_EXERCISE_
Your task is to copy every line of the records below that contains "type".

_EXCERPTED DATA_
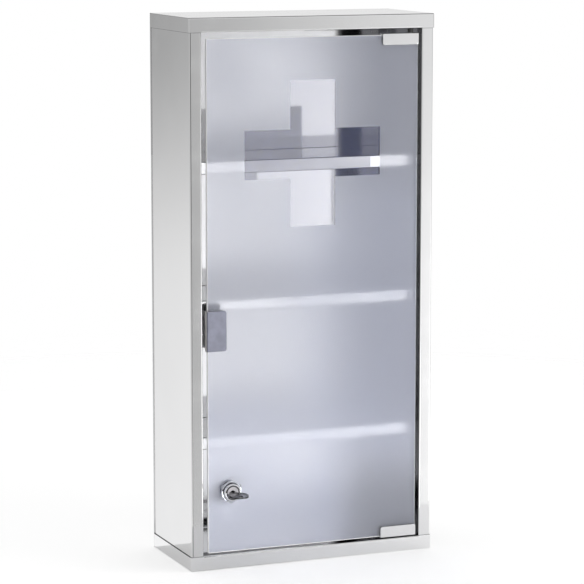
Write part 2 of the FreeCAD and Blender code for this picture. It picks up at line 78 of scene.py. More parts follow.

...

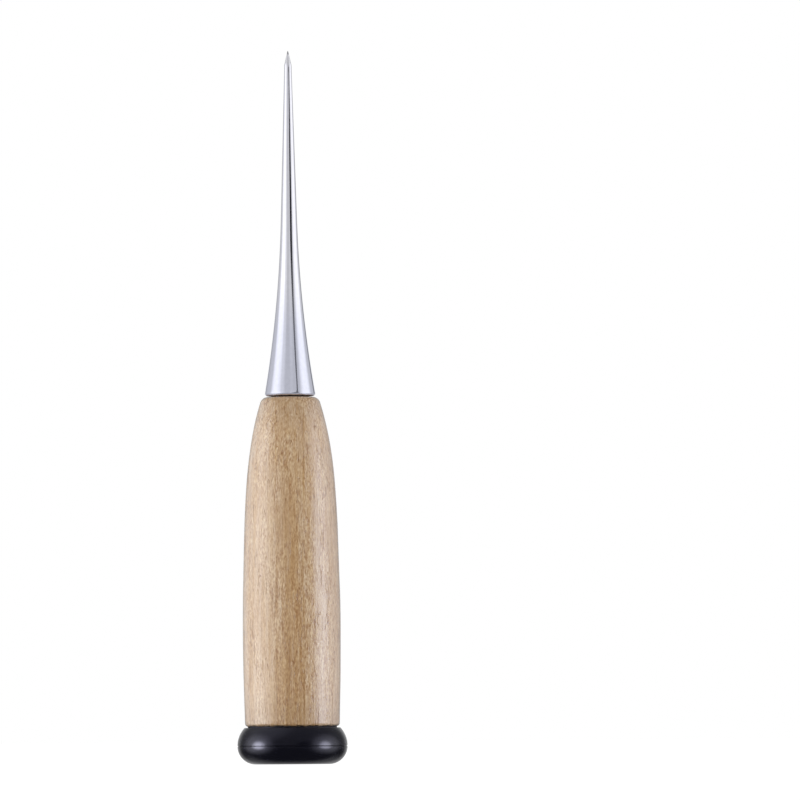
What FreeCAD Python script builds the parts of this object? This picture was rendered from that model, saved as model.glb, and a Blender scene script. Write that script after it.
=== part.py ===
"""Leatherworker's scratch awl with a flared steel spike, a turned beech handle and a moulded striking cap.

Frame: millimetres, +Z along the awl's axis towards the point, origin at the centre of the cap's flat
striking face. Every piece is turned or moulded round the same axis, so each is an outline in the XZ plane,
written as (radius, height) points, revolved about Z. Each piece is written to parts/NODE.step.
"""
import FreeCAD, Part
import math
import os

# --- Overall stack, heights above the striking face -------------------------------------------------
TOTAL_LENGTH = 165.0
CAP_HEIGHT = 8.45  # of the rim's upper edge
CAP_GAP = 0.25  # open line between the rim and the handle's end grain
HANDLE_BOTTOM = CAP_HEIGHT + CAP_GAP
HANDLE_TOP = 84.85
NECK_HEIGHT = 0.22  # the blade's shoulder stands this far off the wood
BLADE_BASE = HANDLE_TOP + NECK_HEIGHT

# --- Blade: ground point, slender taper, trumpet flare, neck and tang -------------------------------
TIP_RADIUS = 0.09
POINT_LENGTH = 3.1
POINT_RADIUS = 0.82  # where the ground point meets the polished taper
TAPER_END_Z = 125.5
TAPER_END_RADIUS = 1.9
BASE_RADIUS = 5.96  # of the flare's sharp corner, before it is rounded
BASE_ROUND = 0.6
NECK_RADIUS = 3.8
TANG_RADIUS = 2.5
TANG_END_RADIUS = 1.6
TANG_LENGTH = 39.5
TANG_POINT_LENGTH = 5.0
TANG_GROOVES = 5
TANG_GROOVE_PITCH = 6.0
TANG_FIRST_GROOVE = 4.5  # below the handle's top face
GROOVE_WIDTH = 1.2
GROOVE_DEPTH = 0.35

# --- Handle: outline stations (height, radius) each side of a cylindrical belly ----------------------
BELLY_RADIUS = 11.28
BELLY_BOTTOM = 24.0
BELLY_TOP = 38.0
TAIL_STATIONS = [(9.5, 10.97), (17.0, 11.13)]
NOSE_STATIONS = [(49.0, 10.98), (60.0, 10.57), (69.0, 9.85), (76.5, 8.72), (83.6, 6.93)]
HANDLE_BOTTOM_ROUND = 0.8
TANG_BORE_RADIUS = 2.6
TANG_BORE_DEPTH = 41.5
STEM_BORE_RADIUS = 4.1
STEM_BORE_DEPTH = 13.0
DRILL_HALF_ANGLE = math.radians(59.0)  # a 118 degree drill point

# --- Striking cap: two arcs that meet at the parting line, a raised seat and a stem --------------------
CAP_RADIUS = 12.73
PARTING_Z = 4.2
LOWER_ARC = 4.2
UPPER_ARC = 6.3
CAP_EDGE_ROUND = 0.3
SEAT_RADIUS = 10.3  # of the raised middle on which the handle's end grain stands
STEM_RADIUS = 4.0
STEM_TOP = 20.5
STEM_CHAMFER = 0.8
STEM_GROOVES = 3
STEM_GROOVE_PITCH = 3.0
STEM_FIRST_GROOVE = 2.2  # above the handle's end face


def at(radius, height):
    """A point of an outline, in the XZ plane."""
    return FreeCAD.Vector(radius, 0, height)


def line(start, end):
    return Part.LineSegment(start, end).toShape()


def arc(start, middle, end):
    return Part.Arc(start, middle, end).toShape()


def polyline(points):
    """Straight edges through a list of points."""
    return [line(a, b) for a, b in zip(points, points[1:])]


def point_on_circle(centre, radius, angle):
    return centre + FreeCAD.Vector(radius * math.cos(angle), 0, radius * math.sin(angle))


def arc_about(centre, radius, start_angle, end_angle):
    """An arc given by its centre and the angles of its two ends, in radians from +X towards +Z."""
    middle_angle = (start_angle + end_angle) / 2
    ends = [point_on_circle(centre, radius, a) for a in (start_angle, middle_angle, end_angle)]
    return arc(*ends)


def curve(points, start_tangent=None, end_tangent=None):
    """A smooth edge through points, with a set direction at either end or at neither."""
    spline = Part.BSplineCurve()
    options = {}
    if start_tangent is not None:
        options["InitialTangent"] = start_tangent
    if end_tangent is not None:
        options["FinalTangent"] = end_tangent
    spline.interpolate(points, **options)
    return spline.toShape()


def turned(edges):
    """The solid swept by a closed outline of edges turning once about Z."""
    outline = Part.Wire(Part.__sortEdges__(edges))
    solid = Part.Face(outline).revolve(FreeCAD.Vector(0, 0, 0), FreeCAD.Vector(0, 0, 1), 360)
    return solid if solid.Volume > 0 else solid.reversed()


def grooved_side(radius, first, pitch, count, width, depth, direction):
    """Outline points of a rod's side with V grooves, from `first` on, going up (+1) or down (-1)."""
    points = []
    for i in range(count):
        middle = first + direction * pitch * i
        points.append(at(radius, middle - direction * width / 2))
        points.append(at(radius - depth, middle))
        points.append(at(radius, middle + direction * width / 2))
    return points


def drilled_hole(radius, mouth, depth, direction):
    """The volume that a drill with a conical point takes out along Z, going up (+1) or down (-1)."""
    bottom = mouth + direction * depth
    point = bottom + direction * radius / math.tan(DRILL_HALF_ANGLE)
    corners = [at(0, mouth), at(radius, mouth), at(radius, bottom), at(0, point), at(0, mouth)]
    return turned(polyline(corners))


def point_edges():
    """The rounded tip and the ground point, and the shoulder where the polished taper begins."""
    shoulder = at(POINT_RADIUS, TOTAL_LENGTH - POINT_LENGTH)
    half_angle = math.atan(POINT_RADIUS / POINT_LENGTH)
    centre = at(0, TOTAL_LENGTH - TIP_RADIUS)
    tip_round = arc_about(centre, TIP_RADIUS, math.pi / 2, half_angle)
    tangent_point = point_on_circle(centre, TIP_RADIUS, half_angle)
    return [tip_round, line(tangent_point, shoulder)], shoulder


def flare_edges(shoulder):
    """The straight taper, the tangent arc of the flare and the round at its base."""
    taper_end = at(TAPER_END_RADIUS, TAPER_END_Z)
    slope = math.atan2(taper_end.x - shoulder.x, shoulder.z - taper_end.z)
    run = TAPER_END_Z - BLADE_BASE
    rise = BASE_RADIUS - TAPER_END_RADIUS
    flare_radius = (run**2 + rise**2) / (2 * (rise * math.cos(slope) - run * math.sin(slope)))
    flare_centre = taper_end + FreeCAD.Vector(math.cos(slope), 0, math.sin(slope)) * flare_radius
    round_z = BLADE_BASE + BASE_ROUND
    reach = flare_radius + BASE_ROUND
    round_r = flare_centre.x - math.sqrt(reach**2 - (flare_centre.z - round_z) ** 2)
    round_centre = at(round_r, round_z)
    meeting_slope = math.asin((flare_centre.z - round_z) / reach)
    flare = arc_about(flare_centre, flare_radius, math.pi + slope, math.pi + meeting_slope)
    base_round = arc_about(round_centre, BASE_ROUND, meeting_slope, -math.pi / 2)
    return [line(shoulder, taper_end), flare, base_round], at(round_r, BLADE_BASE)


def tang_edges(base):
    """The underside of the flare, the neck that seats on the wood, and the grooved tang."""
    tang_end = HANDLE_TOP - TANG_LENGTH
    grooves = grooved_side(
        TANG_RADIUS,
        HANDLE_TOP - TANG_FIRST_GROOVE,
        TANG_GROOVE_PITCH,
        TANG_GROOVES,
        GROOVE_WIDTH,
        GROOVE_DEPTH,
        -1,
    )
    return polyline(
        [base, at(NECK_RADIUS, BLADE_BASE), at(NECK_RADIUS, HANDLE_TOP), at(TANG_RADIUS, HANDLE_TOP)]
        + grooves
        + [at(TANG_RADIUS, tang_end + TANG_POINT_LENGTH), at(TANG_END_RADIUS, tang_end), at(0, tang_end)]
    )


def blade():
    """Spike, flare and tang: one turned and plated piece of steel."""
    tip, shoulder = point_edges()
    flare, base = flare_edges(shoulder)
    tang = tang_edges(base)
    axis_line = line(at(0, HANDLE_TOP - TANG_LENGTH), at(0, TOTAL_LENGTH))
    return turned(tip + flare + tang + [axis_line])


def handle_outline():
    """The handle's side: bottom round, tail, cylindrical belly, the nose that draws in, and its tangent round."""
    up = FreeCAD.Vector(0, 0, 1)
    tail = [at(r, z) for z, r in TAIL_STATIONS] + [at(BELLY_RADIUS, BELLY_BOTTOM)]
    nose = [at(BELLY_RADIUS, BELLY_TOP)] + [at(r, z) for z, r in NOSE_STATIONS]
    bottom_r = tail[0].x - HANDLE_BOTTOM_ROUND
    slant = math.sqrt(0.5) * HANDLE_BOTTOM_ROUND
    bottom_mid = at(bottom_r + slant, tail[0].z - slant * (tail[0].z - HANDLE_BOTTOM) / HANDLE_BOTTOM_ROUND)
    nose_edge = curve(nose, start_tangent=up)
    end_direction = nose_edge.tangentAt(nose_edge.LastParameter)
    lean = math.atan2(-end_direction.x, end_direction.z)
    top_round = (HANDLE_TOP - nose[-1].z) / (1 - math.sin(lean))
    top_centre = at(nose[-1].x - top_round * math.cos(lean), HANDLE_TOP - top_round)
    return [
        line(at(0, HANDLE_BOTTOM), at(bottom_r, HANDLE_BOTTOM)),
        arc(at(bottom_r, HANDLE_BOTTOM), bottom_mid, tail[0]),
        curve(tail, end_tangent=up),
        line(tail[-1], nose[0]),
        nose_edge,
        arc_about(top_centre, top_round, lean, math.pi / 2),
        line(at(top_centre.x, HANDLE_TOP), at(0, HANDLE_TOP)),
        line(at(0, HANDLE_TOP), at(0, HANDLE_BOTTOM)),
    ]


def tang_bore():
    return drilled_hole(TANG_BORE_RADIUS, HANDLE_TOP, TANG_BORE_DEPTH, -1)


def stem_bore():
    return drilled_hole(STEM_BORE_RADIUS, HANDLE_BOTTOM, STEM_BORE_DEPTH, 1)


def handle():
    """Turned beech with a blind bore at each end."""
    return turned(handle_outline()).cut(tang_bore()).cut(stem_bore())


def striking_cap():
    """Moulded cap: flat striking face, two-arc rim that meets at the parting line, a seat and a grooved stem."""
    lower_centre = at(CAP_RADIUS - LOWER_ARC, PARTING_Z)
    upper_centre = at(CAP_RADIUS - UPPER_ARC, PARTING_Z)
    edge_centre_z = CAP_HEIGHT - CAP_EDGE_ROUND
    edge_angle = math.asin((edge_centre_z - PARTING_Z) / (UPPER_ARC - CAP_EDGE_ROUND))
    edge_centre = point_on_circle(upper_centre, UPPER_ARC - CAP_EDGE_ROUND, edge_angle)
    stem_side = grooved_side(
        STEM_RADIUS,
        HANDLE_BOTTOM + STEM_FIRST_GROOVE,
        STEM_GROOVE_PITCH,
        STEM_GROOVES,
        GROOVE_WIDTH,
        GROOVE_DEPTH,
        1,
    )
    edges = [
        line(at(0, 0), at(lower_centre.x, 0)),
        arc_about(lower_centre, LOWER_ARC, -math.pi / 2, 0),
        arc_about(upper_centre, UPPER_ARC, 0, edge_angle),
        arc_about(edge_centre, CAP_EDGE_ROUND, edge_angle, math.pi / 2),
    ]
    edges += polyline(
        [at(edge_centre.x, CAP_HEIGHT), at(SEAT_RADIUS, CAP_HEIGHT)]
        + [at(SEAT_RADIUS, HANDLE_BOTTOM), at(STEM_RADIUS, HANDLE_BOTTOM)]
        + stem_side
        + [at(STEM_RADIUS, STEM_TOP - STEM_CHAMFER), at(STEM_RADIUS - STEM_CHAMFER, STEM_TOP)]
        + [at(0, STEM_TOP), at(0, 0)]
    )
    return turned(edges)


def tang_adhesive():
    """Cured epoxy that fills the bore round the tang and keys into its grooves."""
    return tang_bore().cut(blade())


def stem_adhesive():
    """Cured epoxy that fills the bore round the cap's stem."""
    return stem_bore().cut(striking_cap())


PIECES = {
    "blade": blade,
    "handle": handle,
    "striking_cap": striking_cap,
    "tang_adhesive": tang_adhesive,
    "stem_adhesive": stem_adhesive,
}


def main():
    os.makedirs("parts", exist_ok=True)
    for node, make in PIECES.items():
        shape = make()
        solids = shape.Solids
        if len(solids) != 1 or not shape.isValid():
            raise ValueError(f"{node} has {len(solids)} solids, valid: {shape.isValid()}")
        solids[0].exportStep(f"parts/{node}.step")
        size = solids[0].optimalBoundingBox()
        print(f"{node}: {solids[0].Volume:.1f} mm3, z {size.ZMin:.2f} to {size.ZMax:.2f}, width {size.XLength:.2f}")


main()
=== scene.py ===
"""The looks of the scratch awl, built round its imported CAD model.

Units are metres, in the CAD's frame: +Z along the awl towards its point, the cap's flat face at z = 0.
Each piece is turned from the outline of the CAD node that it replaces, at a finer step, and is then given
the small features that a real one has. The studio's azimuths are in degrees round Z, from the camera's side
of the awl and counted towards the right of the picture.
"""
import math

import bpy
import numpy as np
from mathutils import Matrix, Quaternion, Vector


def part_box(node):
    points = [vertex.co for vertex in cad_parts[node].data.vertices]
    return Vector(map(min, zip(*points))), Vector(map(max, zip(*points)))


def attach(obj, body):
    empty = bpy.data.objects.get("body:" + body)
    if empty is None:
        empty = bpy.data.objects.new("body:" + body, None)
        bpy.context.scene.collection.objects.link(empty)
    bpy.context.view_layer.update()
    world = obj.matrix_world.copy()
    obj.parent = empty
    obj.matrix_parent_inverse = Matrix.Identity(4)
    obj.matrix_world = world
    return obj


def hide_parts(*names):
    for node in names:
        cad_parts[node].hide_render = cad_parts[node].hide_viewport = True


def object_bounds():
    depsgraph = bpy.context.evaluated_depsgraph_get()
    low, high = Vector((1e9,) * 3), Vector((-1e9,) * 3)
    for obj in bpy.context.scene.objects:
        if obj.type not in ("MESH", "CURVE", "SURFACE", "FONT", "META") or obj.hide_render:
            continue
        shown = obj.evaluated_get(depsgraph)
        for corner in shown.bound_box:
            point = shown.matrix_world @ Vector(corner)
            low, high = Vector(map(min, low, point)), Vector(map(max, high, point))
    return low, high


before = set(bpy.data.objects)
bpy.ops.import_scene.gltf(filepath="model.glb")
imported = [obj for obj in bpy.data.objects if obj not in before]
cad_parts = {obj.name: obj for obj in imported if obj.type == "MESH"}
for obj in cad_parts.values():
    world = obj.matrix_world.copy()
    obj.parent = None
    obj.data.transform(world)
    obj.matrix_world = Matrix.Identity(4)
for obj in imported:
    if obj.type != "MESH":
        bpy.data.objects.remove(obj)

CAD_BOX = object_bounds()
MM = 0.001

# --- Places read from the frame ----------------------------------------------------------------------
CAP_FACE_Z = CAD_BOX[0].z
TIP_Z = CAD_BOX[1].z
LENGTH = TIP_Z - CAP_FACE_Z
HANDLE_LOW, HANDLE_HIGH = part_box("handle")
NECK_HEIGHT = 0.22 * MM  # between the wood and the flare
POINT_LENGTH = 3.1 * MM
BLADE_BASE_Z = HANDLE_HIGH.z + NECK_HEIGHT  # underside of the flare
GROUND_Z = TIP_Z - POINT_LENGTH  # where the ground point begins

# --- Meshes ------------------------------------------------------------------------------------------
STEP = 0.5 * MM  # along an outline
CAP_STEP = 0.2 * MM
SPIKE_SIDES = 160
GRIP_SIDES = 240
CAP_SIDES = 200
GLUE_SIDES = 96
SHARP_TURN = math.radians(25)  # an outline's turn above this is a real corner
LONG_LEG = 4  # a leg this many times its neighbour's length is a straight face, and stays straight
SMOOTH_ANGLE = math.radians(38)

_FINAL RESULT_
        if obj.type not in ("MESH", "CURVE", "SURFACE", "FONT", "META") or obj.hide_render:
cad_parts = {obj.name: obj for obj in imported if obj.type == "MESH"}
    if obj.type != "MESH":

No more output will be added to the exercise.